We concluded that the trial court committed reversible error in not
disqualifying the prosecutor because it was not certain that the
information provided by the defendant did not give the prosecutor
a possible advantage over the defense which contributed to the
We applied the principles enunciated in Britton in State
ex rel. Moran v. Ziegler, 161 W. Va. 609, 244 S.E.2d 550 (1978).
In Moran, the defendant sought out an attorney to represent him
with regard to a shooting which resulted in the death of one person
and the wounding of another. Although the attorney did not
ultimately undertake representation of the defendant, it was
alleged that during the initial discussion, the defendant revealed
details of the crime to him. The attorney was later hired to
prosecute the case as a private prosecutor. In the Syllabus of
Moran, we stated:
"A lawyer's initial contact with an accused who seeks to retain the lawyer for his defense may give rise to the appearance of a conflict of interest when the same lawyer later appears as a private prosecuting attorney in the criminal prosecution of the accused for the same offense; such appearance of a conflict of interest is ground for the disqualification of the private prosecuting attorney upon timely motion by the accused."
We concluded that the prosecutor's discussions with the accused
gave rise to the appearance of a conflict of interest and held that
the prosecutor should be disqualified.
We do not believe a comparable showing has been made
here. There is no evidence that anyone in the prosecutor's office
worked for Mr. Friend when he was representing the petitioner or
had any discussions with the petitioner during which confidential
or adverse information was exchanged. Mr. Reed did not become
associated with Mr. Friend's law practice until over six years
after the petition for appeal was refused by this Court. Mr.
Tallman did not become associated with Mr. Friend until
approximately two years later. Mr. Reed and Mr. Tallman left Mr.
Friend's office in 1986 and 1987, respectively, long before the
habeas corpus matter arose.
Moreover, although both Mr. Reed and Mr. Tallman looked
at Mr. Friend's file on the petitioner's case, the photographs
viewed by Mr. Reed and the trial transcript read by Mr. Tallman
were matters of public record. Mr. Reed and Mr. Tallman could have
obtained the same information by searching the criminal file
located in the circuit clerk's office. There is no allegation, as
there was in Britton and Moran, that either prosecutor acquired
information adverse to the petitioner by looking through the file
in Mr. Friend's office or by discussing the case with Mr. Friend.
With regard to petitioner's current counsel, Ms. Pyles,
the connection is even more tenuous. She was associated with the
prosecutor's office from 1979 to 1985. She had nothing to do with
the petitioner's criminal trial or appeal and never examined the
Finally, we emphasize that the grounds raised in the
habeas petition do not appear to involve factual matters outside of
the official record except as to the claim of ineffective
assistance of counsel. In this area, we have recognized that an
independent record must be developed. See State v. Wickline, 184
W. Va. 12, 399 S.E.2d 42 (1990); State v. England, 180 W. Va. 342,
376 S.E.2d 548 (1988). Such a claim would be directed at Mr.

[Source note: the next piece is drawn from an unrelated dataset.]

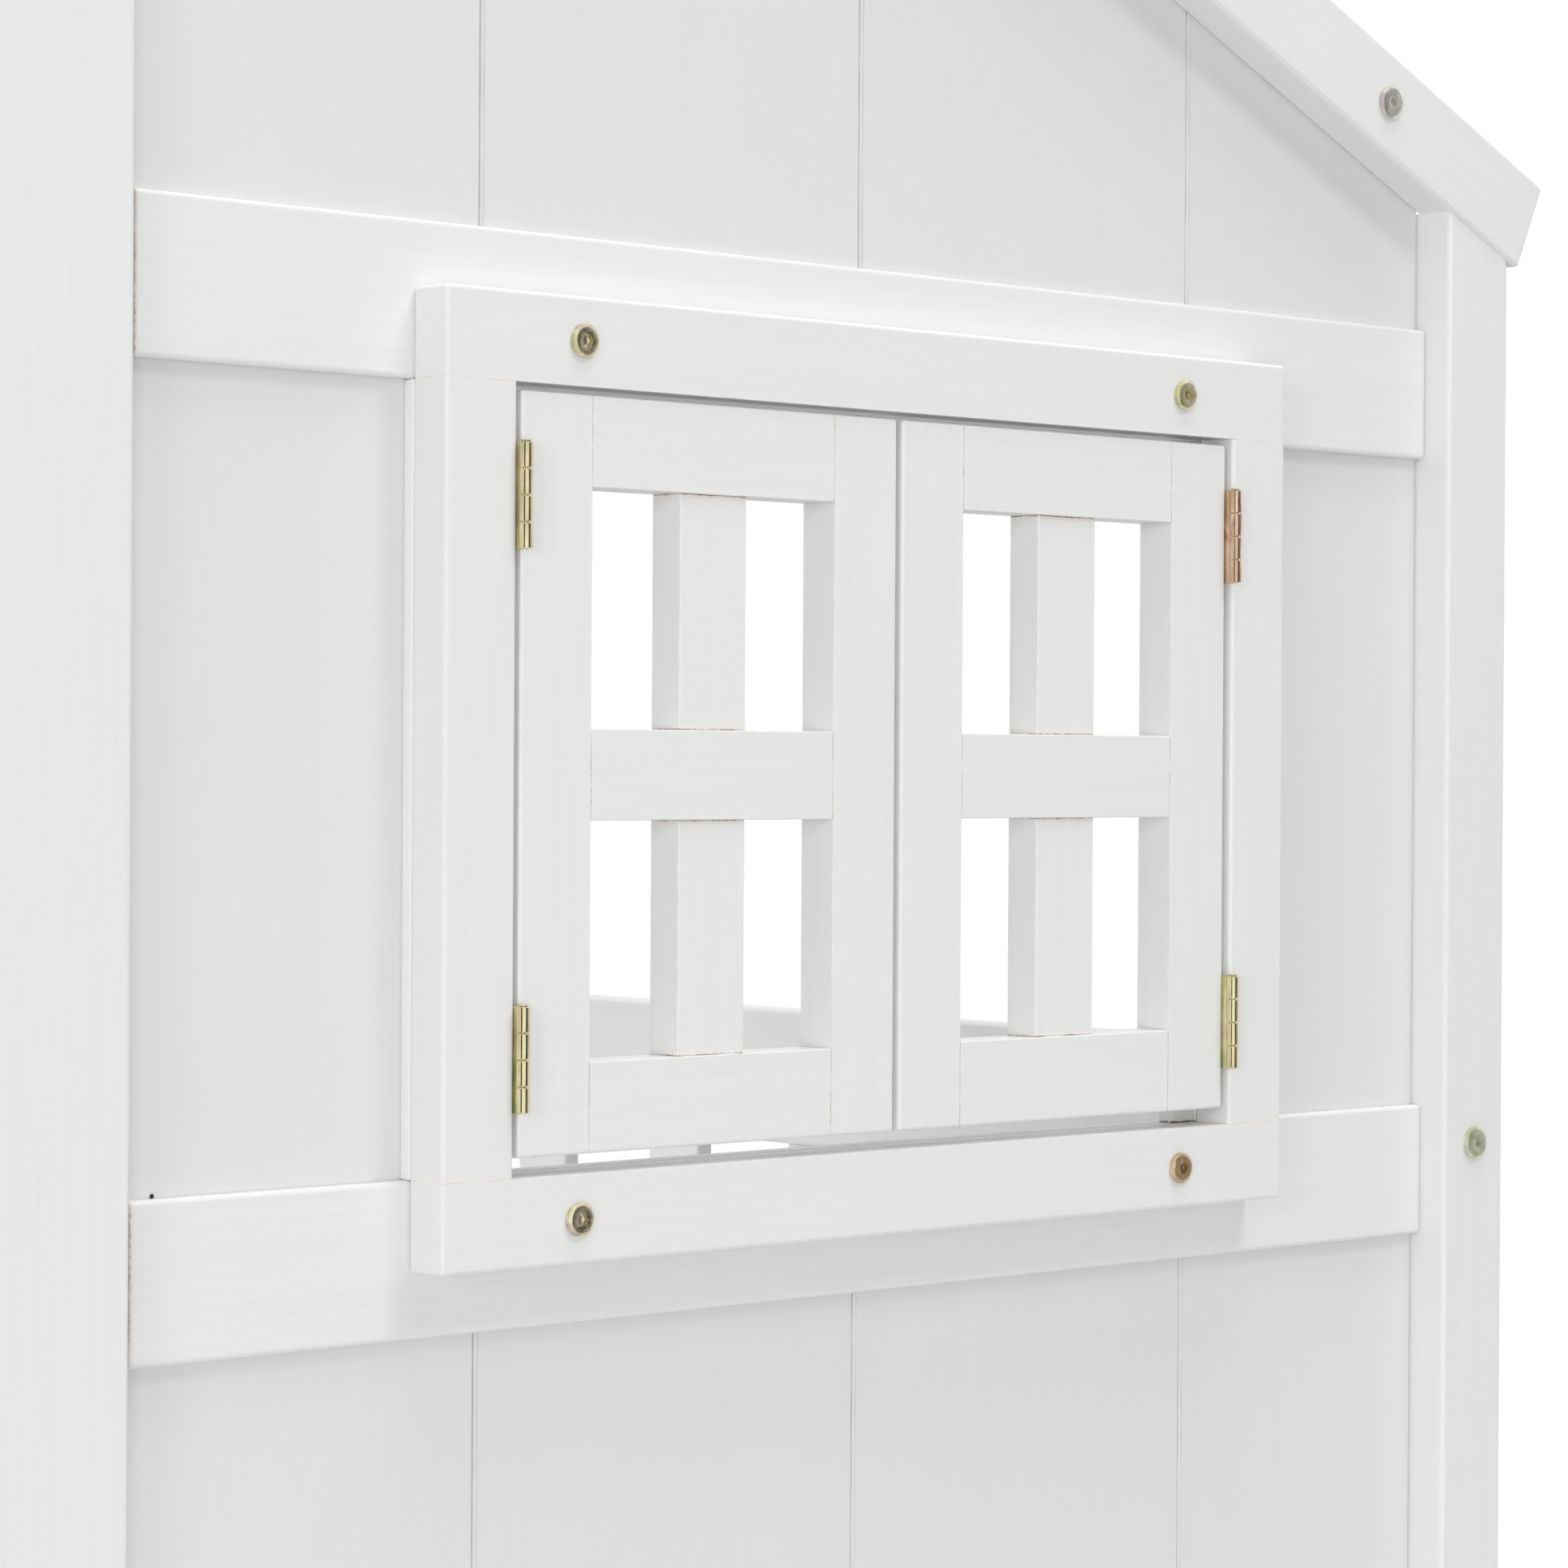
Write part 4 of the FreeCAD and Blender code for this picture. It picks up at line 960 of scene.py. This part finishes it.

Friend's performance at trial and/or on appeal. As earlier noted,
none of the attorneys appearing in the habeas proceeding were
associated with either the prosecution or the defense at the time
of the petitioner's trial or appeal.
We note that in a pro se brief filed with this Court, the
petitioner has protested the certification proceeding on the ground
that it will delay resolution of his case. The petitioner states
that he "has confidence that the past and present complement of
state's attorney[s], and petitioner's attorney is sufficient and
adequate to render a fair and equitable adjudication of the issues
raised in petitioner's habeas corpus petition." Consequently, it
appears that the petitioner himself is willing to waive any
objection to the appearance of the prosecuting attorney and of his
own counsel in the habeas proceedings below.
Accordingly, we conclude that there is insufficient
evidence before us to warrant disqualifying the prosecuting
attorney and his assistants from appearing in the proceedings
below. The same is true as to defense counsel.See footnote 1 On remand, the
circuit court should conduct an inquiry, on the record, to
determine whether the petitioner, after consulting with counsel,
desires to make a knowing and intelligent waiver of any right he
may have to object to the appearance of the prosecuting attorney's
office in the habeas proceeding on behalf of the State. Obviously,
the presentation of further relevant facts concerning the nature of
the information in Mr. Friend's files may alter the circuit court's
disposition of this matter.
The certified questions having been answered, this case is remanded.
Answered and dismissed.
Footnote: 1We take this opportunity, however, to caution the State that motions to disqualify defense counsel in criminal proceedings are not to be used to harass, intimidate, or retaliate against the defense. See Garlow v. Zakaib, 186 W. Va. 457, 413 S.E.2d 112 (1991).